The request: Present the following entries again, word for word and in full.

Object data in JSON:
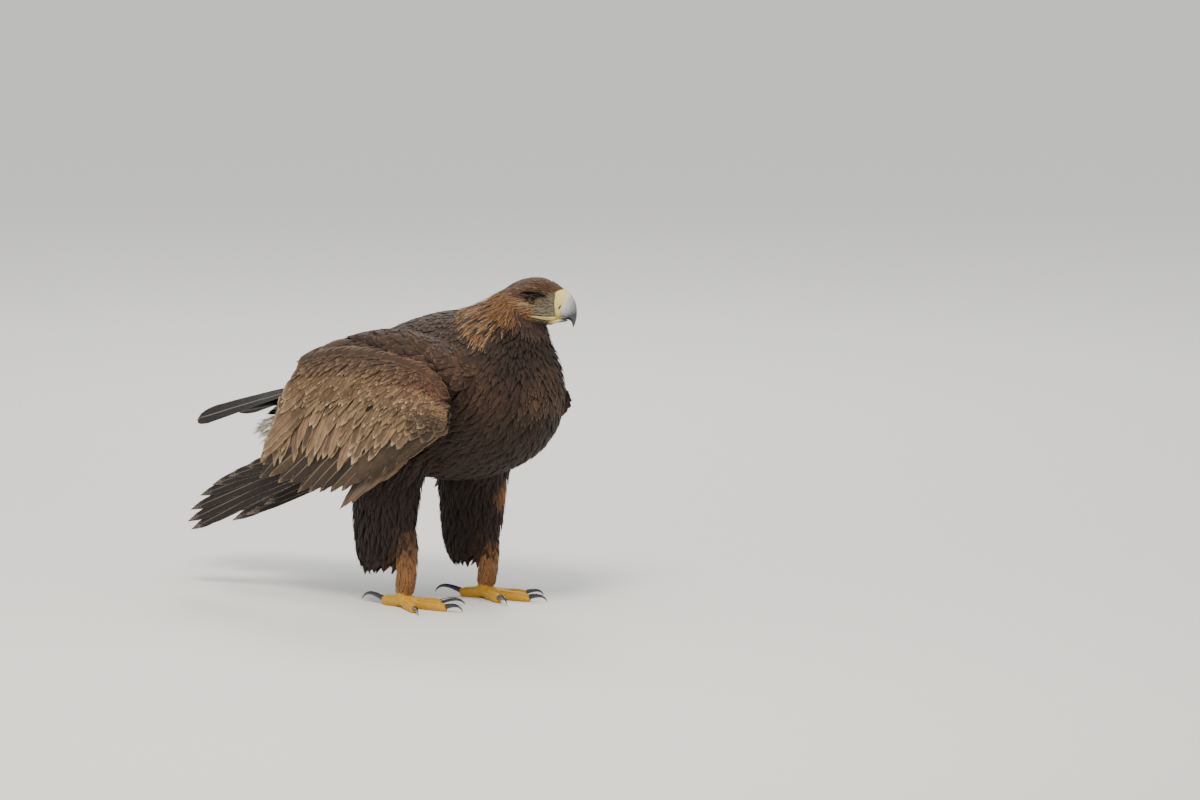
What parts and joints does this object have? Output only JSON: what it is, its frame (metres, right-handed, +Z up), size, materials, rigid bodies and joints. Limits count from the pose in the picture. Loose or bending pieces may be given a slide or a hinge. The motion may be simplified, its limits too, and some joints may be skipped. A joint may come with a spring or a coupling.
{
  "type": "golden eagle",
  "caption": "Golden eagle standing with its body leaned forward, wings held low and half open, head turned a little to its left.",
  "frame": {"origin": "middle of the bounding box in X and Y, at the level of the soles", "axes": "+X the way the body heads, +Y the left side of the body, +Z up"},
  "size_m": [0.6936, 0.326, 0.5465],
  "materials": {
    "back_feather": "soft matt contour feathers",
    "neck_feather": "soft matt lance-shaped feathers",
    "crown_feather": "short matt feathers",
    "cere_skin": "smooth waxy bare skin",
    "bill_horn": "smooth horn",
    "eye": "wet gloss",
    "shoulder_feather": "soft matt feathers",
    "covert_feather": "matt feathers with worn pale edges",
    "flight_feather": "satin flight and tail feathers",
    "trouser_feather": "soft matt feathers",
    "shank_feather": "short soft feathers",
    "toe_skin": "scaled bare skin",
    "claw_horn": "polished horn"
  },
  "bodies": {
    "root": {"torso": "back_feather", "neck": "neck_feather", "head": "crown_feather", "cere": "cere_skin", "bill_upper": "bill_horn", "bill_lower": "bill_horn", "eye_right": "eye", "eye_left": "eye", "tail": "flight_feather", "shoulder_right": "shoulder_feather", "shoulder_left": "shoulder_feather", "wing_right": "covert_feather", "wing_left": "covert_feather", "wing_tip_right": "flight_feather", "wing_tip_left": "flight_feather", "thigh_right": "trouser_feather", "thigh_left": "trouser_feather", "shank_right": "shank_feather", "shank_left": "shank_feather", "foot_right": "toe_skin", "foot_left": "toe_skin", "claw_right_middle": "claw_horn", "claw_left_middle": "claw_horn", "claw_right_inner": "claw_horn", "claw_left_inner": "claw_horn", "claw_right_outer": "claw_horn", "claw_left_outer": "claw_horn", "claw_right_hind": "claw_horn", "claw_left_hind": "claw_horn"}
  },
  "joints": []
}
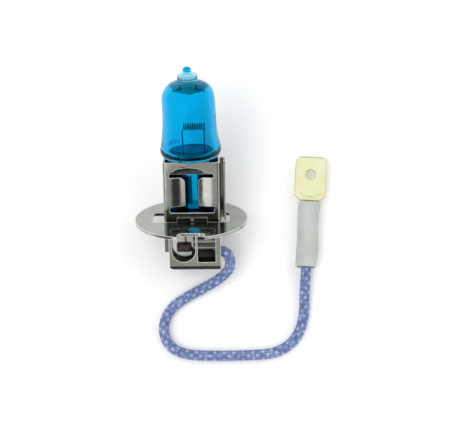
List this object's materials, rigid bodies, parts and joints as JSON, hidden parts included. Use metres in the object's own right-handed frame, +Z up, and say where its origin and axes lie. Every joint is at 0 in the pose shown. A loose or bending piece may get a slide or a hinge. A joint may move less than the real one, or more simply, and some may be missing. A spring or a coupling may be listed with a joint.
{
  "type": "halogen headlight bulb",
  "caption": "Blue-tinted halogen headlight bulb in a flanged sheet-metal cap, with a short braided lead that ends in a flat blade terminal.",
  "frame": {"origin": "on the table under the middle of the lamp's box, without the free lead and its terminal", "axes": "+Z up from the table; +Y horizontally towards the glass tip, which is tipped up 30 degrees; +X to the right, where the lead leaves the foot"},
  "size_m": [0.0384, 0.0538, 0.0266],
  "materials": {
    "blue_glass": "clear quartz with a blue absorbing coat",
    "plated_steel": "bright nickel-plated sheet",
    "tungsten": "drawn tungsten wire",
    "molybdenum": "rolled foil and wire",
    "copper_strand": "bare copper strands, heat-tinted at the weld",
    "brass_blade": "pale brass sheet",
    "braid": "periwinkle blue braided glass-fibre cover with pale flecks",
    "sleeve": "soft grey-white insulating sleeve"
  },
  "bodies": {
    "root": {"glass_capsule": "blue_glass", "flange_disc": "plated_steel", "holder_front": "plated_steel", "holder_rear": "plated_steel", "filament_coil": "tungsten", "support_post_left": "molybdenum", "support_post_right": "molybdenum", "foil_left": "molybdenum", "foil_right": "molybdenum", "outer_pin_live": "molybdenum", "outer_pin_ground": "molybdenum", "lead_ferrule": "plated_steel", "strand_weld_block": "copper_strand", "lead_core_foot": "copper_strand", "lead_core_tip": "copper_strand", "lead_braid": "braid", "terminal_blade": "brass_blade", "insulating_sleeve": "sleeve"}
  },
  "joints": []
}
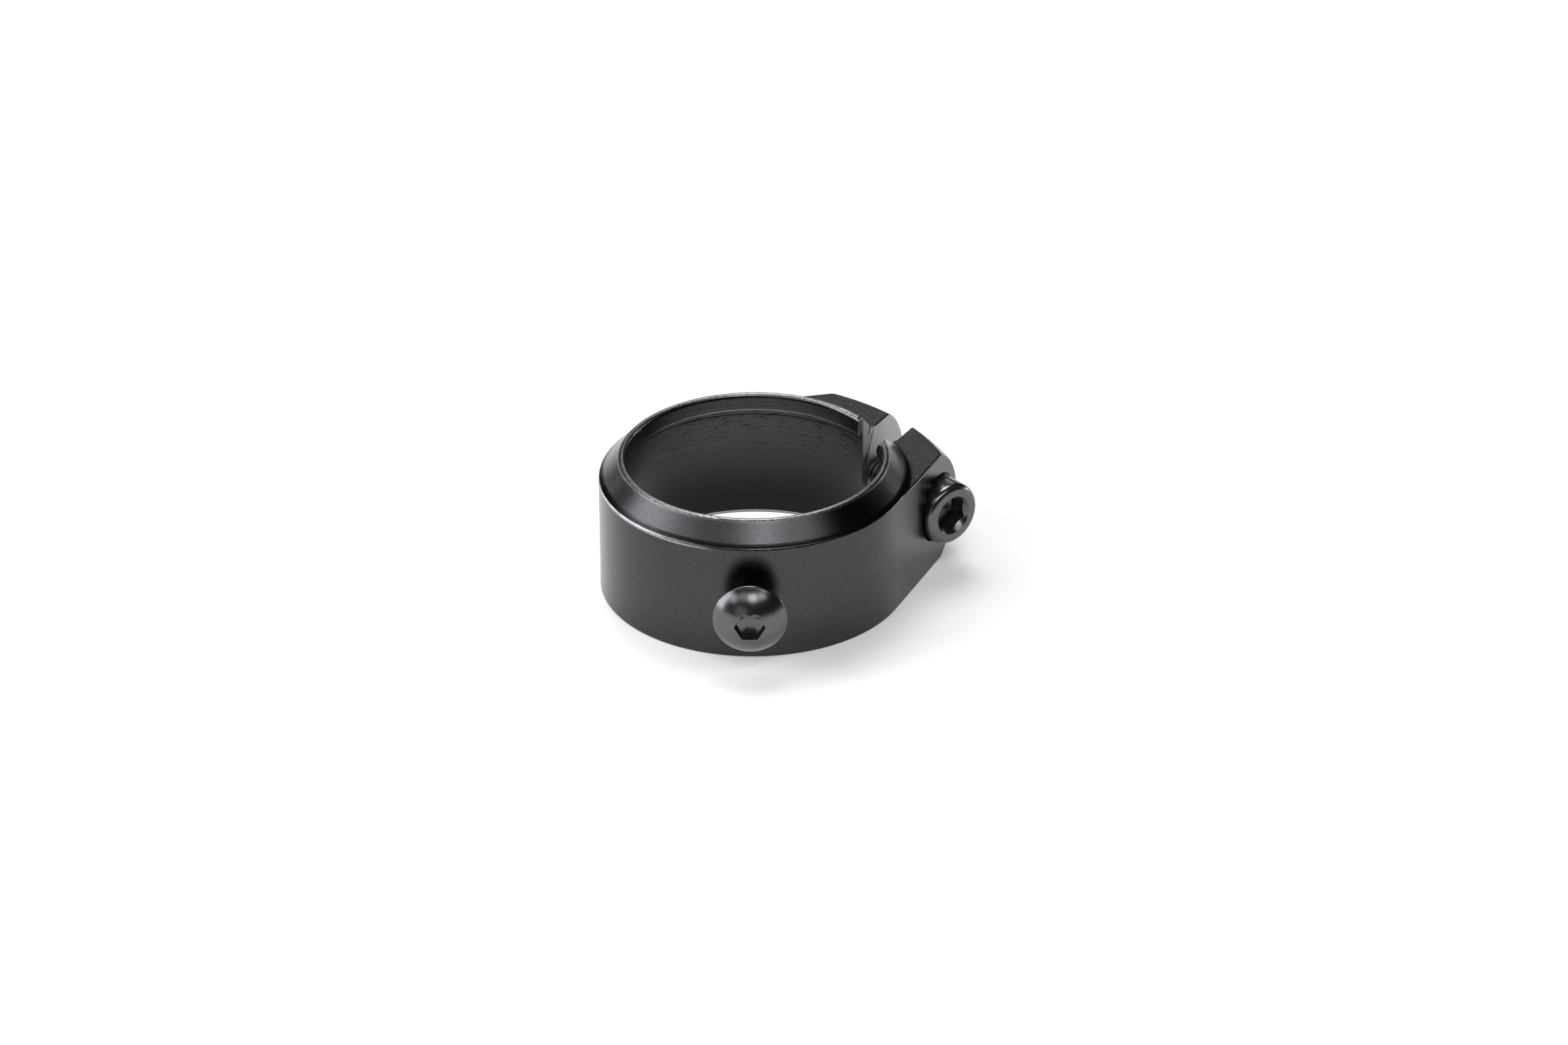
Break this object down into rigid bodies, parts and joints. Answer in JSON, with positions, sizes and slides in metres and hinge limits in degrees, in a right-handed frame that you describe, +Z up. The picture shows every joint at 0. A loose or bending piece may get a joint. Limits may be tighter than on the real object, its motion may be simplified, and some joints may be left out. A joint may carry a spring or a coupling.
{
  "type": "seatpost clamp",
  "caption": "Ring clamp for a bicycle seat tube: lipped bore, slotted ears, a socket head pinch bolt and a button head bolt in the wall.",
  "frame": {"origin": "on the bore's axis, level with the underside of the lip, where the end of the frame's tube stops; the clamp's base is 16.2 mm below it", "axes": "+Z up along the bore, the way the seat post leaves; +Y through the middle of the two ears; +X along the pinch bolt towards its head"},
  "size_m": [0.042, 0.0481, 0.0185],
  "materials": {
    "anodised_aluminium": "black anodised, satin",
    "black_oxide_steel": "black oxide, semi-gloss"
  },
  "bodies": {
    "ring": {"clamp_ring": "anodised_aluminium"},
    "pinch_screw": {"pinch_bolt": "black_oxide_steel"},
    "button_screw": {"button_bolt": "black_oxide_steel"}
  },
  "joints": [
    {"name": "pinch_bolt_turn", "type": "hinge", "parent": "ring", "child": "pinch_screw", "pos_m": [0, 0.0214, -0.0079], "axis": [1, 0, 0], "continuous": true},
    {"name": "button_bolt_turn", "type": "hinge", "parent": "ring", "child": "button_screw", "pos_m": [0.01532, -0.01286, -0.00845], "axis": [0.766, -0.6428, 0], "continuous": true}
  ]
}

The solution:
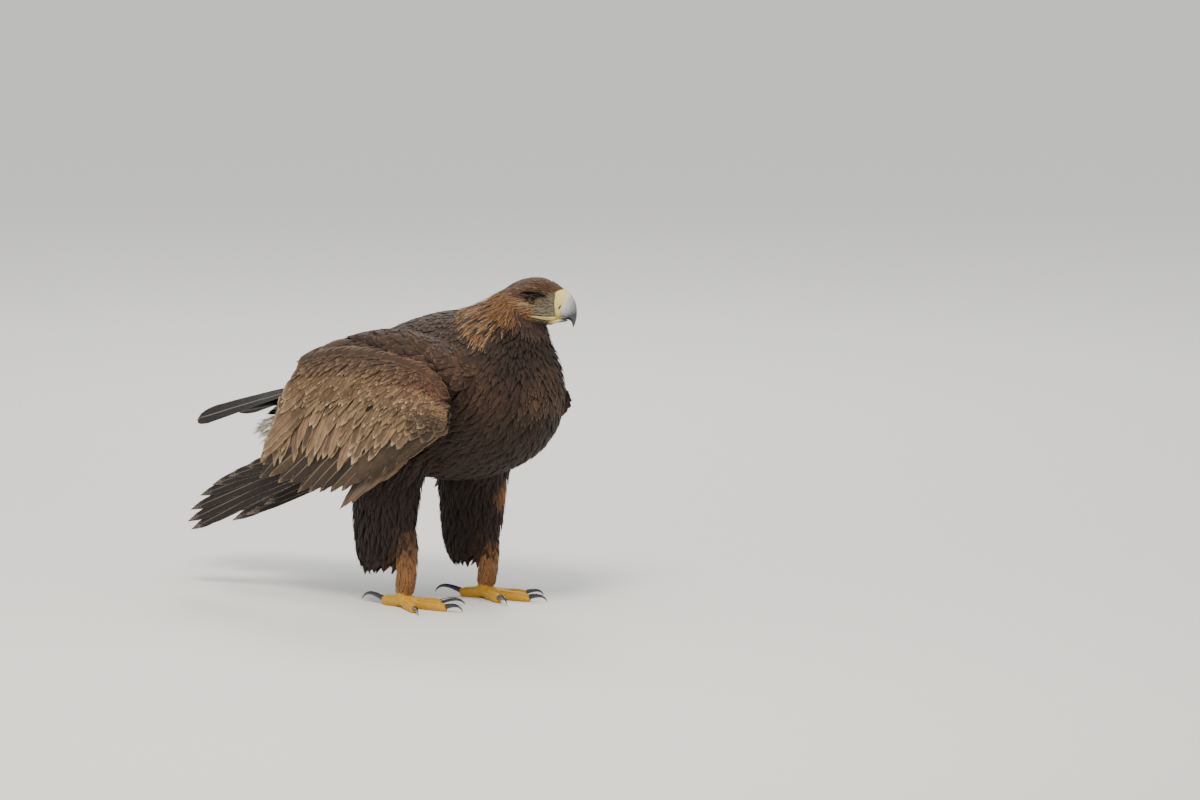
What parts and joints does this object have? Output only JSON: what it is, its frame (metres, right-handed, +Z up), size, materials, rigid bodies and joints. Limits count from the pose in the picture. Loose or bending pieces may be given a slide or a hinge. The motion may be simplified, its limits too, and some joints may be skipped. A joint may come with a spring or a coupling.
{
  "type": "golden eagle",
  "caption": "Golden eagle standing with its body leaned forward, wings held low and half open, head turned a little to its left.",
  "frame": {"origin": "middle of the bounding box in X and Y, at the level of the soles", "axes": "+X the way the body heads, +Y the left side of the body, +Z up"},
  "size_m": [0.6936, 0.326, 0.5465],
  "materials": {
    "back_feather": "soft matt contour feathers",
    "neck_feather": "soft matt lance-shaped feathers",
    "crown_feather": "short matt feathers",
    "cere_skin": "smooth waxy bare skin",
    "bill_horn": "smooth horn",
    "eye": "wet gloss",
    "shoulder_feather": "soft matt feathers",
    "covert_feather": "matt feathers with worn pale edges",
    "flight_feather": "satin flight and tail feathers",
    "trouser_feather": "soft matt feathers",
    "shank_feather": "short soft feathers",
    "toe_skin": "scaled bare skin",
    "claw_horn": "polished horn"
  },
  "bodies": {
    "root": {"torso": "back_feather", "neck": "neck_feather", "head": "crown_feather", "cere": "cere_skin", "bill_upper": "bill_horn", "bill_lower": "bill_horn", "eye_right": "eye", "eye_left": "eye", "tail": "flight_feather", "shoulder_right": "shoulder_feather", "shoulder_left": "shoulder_feather", "wing_right": "covert_feather", "wing_left": "covert_feather", "wing_tip_right": "flight_feather", "wing_tip_left": "flight_feather", "thigh_right": "trouser_feather", "thigh_left": "trouser_feather", "shank_right": "shank_feather", "shank_left": "shank_feather", "foot_right": "toe_skin", "foot_left": "toe_skin", "claw_right_middle": "claw_horn", "claw_left_middle": "claw_horn", "claw_right_inner": "claw_horn", "claw_left_inner": "claw_horn", "claw_right_outer": "claw_horn", "claw_left_outer": "claw_horn", "claw_right_hind": "claw_horn", "claw_left_hind": "claw_horn"}
  },
  "joints": []
}
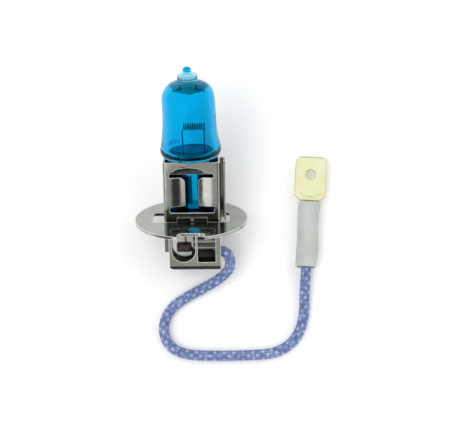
List this object's materials, rigid bodies, parts and joints as JSON, hidden parts included. Use metres in the object's own right-handed frame, +Z up, and say where its origin and axes lie. Every joint is at 0 in the pose shown. A loose or bending piece may get a slide or a hinge. A joint may move less than the real one, or more simply, and some may be missing. A spring or a coupling may be listed with a joint.
{
  "type": "halogen headlight bulb",
  "caption": "Blue-tinted halogen headlight bulb in a flanged sheet-metal cap, with a short braided lead that ends in a flat blade terminal.",
  "frame": {"origin": "on the table under the middle of the lamp's box, without the free lead and its terminal", "axes": "+Z up from the table; +Y horizontally towards the glass tip, which is tipped up 30 degrees; +X to the right, where the lead leaves the foot"},
  "size_m": [0.0384, 0.0538, 0.0266],
  "materials": {
    "blue_glass": "clear quartz with a blue absorbing coat",
    "plated_steel": "bright nickel-plated sheet",
    "tungsten": "drawn tungsten wire",
    "molybdenum": "rolled foil and wire",
    "copper_strand": "bare copper strands, heat-tinted at the weld",
    "brass_blade": "pale brass sheet",
    "braid": "periwinkle blue braided glass-fibre cover with pale flecks",
    "sleeve": "soft grey-white insulating sleeve"
  },
  "bodies": {
    "root": {"glass_capsule": "blue_glass", "flange_disc": "plated_steel", "holder_front": "plated_steel", "holder_rear": "plated_steel", "filament_coil": "tungsten", "support_post_left": "molybdenum", "support_post_right": "molybdenum", "foil_left": "molybdenum", "foil_right": "molybdenum", "outer_pin_live": "molybdenum", "outer_pin_ground": "molybdenum", "lead_ferrule": "plated_steel", "strand_weld_block": "copper_strand", "lead_core_foot": "copper_strand", "lead_core_tip": "copper_strand", "lead_braid": "braid", "terminal_blade": "brass_blade", "insulating_sleeve": "sleeve"}
  },
  "joints": []
}
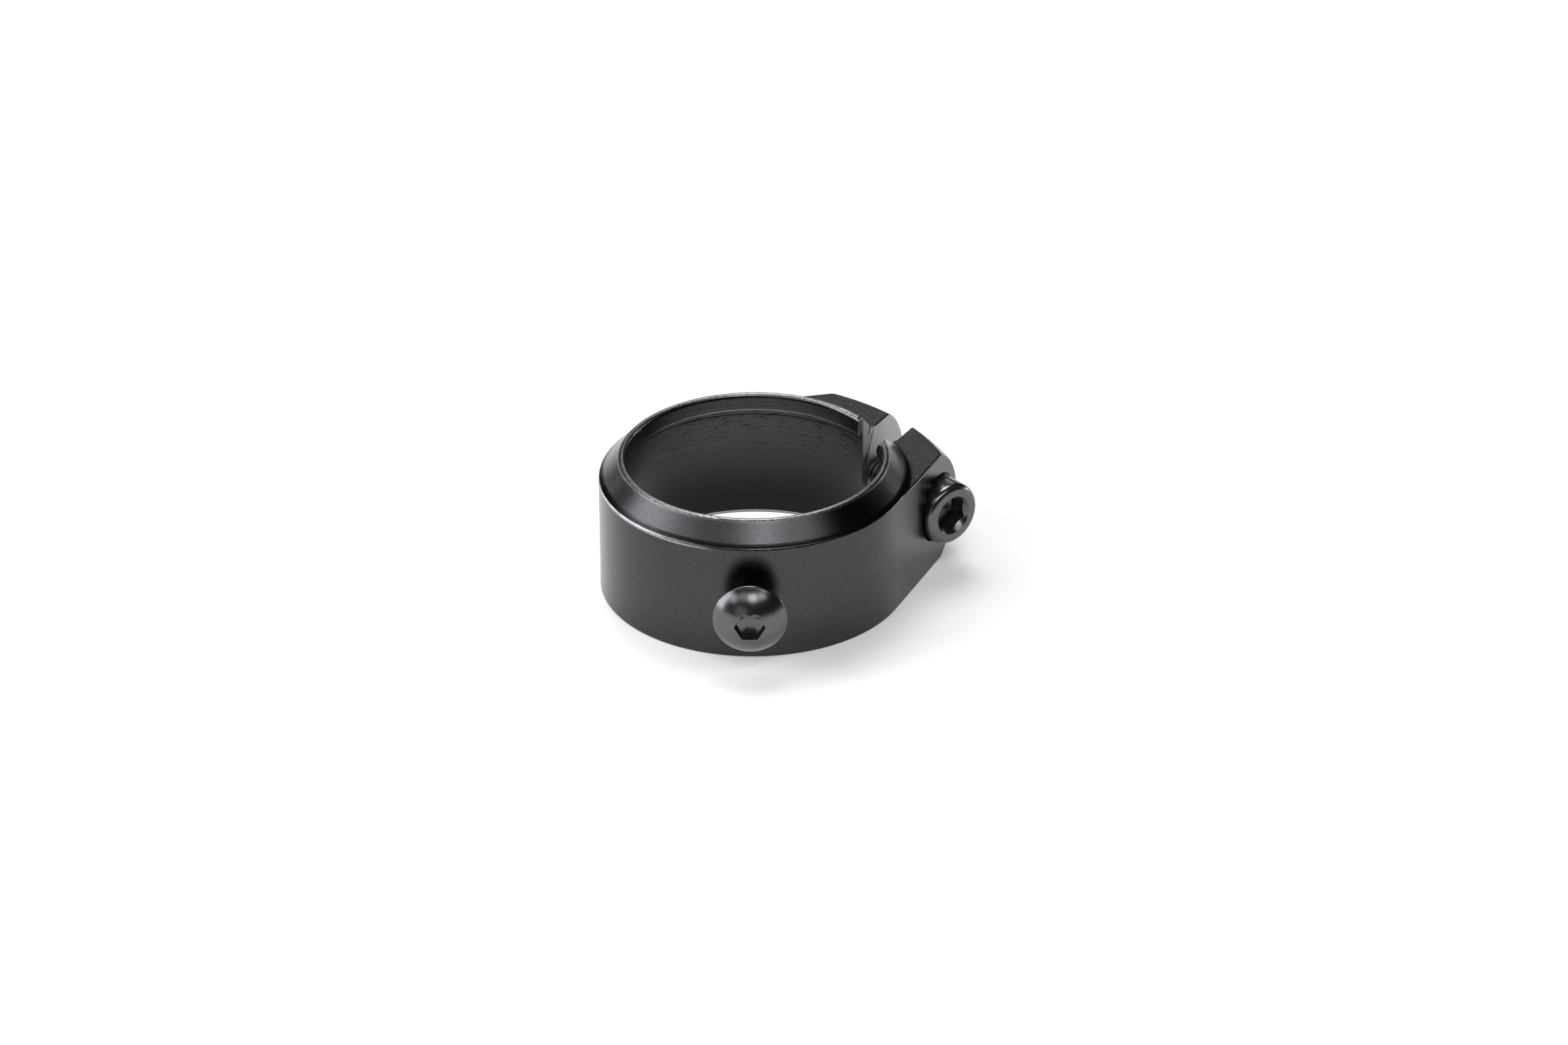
Break this object down into rigid bodies, parts and joints. Answer in JSON, with positions, sizes and slides in metres and hinge limits in degrees, in a right-handed frame that you describe, +Z up. The picture shows every joint at 0. A loose or bending piece may get a joint. Limits may be tighter than on the real object, its motion may be simplified, and some joints may be left out. A joint may carry a spring or a coupling.
{
  "type": "seatpost clamp",
  "caption": "Ring clamp for a bicycle seat tube: lipped bore, slotted ears, a socket head pinch bolt and a button head bolt in the wall.",
  "frame": {"origin": "on the bore's axis, level with the underside of the lip, where the end of the frame's tube stops; the clamp's base is 16.2 mm below it", "axes": "+Z up along the bore, the way the seat post leaves; +Y through the middle of the two ears; +X along the pinch bolt towards its head"},
  "size_m": [0.042, 0.0481, 0.0185],
  "materials": {
    "anodised_aluminium": "black anodised, satin",
    "black_oxide_steel": "black oxide, semi-gloss"
  },
  "bodies": {
    "ring": {"clamp_ring": "anodised_aluminium"},
    "pinch_screw": {"pinch_bolt": "black_oxide_steel"},
    "button_screw": {"button_bolt": "black_oxide_steel"}
  },
  "joints": [
    {"name": "pinch_bolt_turn", "type": "hinge", "parent": "ring", "child": "pinch_screw", "pos_m": [0, 0.0214, -0.0079], "axis": [1, 0, 0], "continuous": true},
    {"name": "button_bolt_turn", "type": "hinge", "parent": "ring", "child": "button_screw", "pos_m": [0.01532, -0.01286, -0.00845], "axis": [0.766, -0.6428, 0], "continuous": true}
  ]
}